Russian President Vladimir Putin’s nuclear saber-rattling has unnerved observers, though many still see it as little more than rhetoric. The U.S. has said it hasn’t seen any indications that Russia has changed its nuclear stance.

Russian occupation of Europe’s biggest nuclear-power plant in Ukraine’s Zaporizhzhia region however has also raised fears over Moscow’s ability to maintain the integrity of the system while pressuring Ukrainian experts at the power plant to pledge loyalty to the Kremlin.

Energoatom said Tuesday that two more managers of the power plant were abducted on Monday.

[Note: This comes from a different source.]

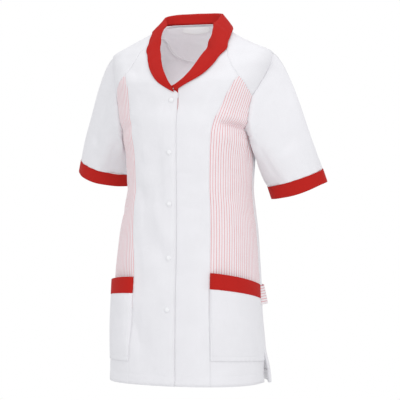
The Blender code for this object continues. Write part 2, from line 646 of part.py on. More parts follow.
def snap_caps():
    """Domed snap caps down the centre front, each turned from one profile."""
    profile = ((0.0, 1.0), (0.45, 0.88), (0.80, 0.55), (1.0, 0.20), (1.0, 0.0), (0.0, 0.0))
    for number, height in enumerate(SNAP_HEIGHTS, start=1):
        work = bmesh.new()
        points = [work.verts.new((radius * SNAP_RADIUS, 0, rise * SNAP_RISE))
                  for radius, rise in profile]
        edges = [work.edges.new(pair) for pair in zip(points[:-1], points[1:])]
        bmesh.ops.spin(work, geom=points + edges, cent=(0, 0, 0), axis=(0, 0, 1),
                       angle=math.tau, steps=14, use_merge=True)
        bmesh.ops.remove_doubles(work, verts=work.verts, dist=0.00002)
        bmesh.ops.recalc_face_normals(work, faces=work.faces)
        cap = add_piece(f"snap_cap_{number}", work, WHITE, roughness=0.35)
        cap.location = on_torso(0, height, WALL / 2 + 0.0005)
        cap.rotation_euler = outward(0, height).to_track_quat("Z", "Y").to_euler()


for existing in list(bpy.data.objects):
    bpy.data.objects.remove(existing, do_unlink=True)
tunic = bpy.data.collections.new("work_tunic")
bpy.context.scene.collection.children.link(tunic)

back_panel()
for body_side in (1, -1):
    front_panel(body_side)
    yoke_panel(body_side)
    side_front_panels(body_side)
    sleeve_and_cuff(body_side)
    pocket(body_side)
collar()
neck_facing()
neck_label()
back_belt()
snap_caps()
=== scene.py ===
"""A woman's snap-front work tunic, filled out as if worn.

The tunic hangs in one shared frame with its solids: metres, +Z up, the front faces -Y and the
wearer's left is +X.  Places on the body are written as an angle round it from the centre front,
in degrees, and a height in centimetres.
"""
import math

import bmesh
import bpy
import numpy as np
from mathutils import Matrix


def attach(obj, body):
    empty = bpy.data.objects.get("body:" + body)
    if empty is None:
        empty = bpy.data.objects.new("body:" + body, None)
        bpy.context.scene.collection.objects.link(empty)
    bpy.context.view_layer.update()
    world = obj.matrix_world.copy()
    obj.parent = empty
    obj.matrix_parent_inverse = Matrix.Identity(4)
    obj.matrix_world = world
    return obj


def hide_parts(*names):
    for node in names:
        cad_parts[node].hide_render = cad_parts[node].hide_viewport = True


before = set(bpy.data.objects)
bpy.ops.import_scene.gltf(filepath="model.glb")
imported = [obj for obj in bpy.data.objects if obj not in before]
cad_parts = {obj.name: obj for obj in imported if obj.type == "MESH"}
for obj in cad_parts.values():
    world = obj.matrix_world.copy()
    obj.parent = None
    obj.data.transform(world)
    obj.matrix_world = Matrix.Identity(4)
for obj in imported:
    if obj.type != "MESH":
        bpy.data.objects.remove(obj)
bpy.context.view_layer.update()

# ------------------------------------------------------------------------------------------
# Centre fronts: two long panels of white twill, the right lapping over the left.  Their front
# edges are turned back inside as facings and topstitched; they close with snaps.
# ------------------------------------------------------------------------------------------
CM = 0.01
HEM, POCKET_SEAM, VENT_TOP = -74.2, -58.5, -66.6
CLOTH = 0.0010                # one layer of twill
TURNED = 0.0013               # from the face of a hem to the layer turned back behind it
LAP = 0.0019                  # the left front lies this far behind the right one
LAP_BEGINS, LAP_FULL = 4.6, 2.0         # how far from the centre it sinks behind, cm
HEM_DEPTH, FACING_DEPTH = 0.020, 0.032
# The front edge laps past the centre, a little less towards the top, then bends off to the V.
EDGE_AT_HEM, EDGE_NARROWS, EDGE_RISE = 1.7, 0.4, 58.8
EDGE_BEND, EDGE_BEND_ROWS = ((4.2, -14.5), (2.2, -13.7), (-2.0, -13.2)), 54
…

“Currently, nothing is known about their whereabouts and state,” the Ukrainian state nuclear company said.


Russia’s missile strikes on Tuesday hit targets in Zhytomyr, Kharkiv and Dnipro, cutting the supply of electricity and water.


Tuesday’s strikes also came hours after a Russian Su-34 jet fighter crashed into a housing complex in the Russian city of Yeisk, near Crimea, killing 13 residents, injuring nearly two dozen people and forcing more than 500 to temporarily leave their homes, Russian news agency Tass said.

Russian investigators said a technical malfunction likely caused the war plane, which was flying nearby, to crash into the nine-storey apartment complex, reducing parts of it to rubble and sending flames throughout much of the rest of the building.

Demining teams were working through the rubble on Tuesday to ensure none of the plane’s munitions posed a danger to repair efforts.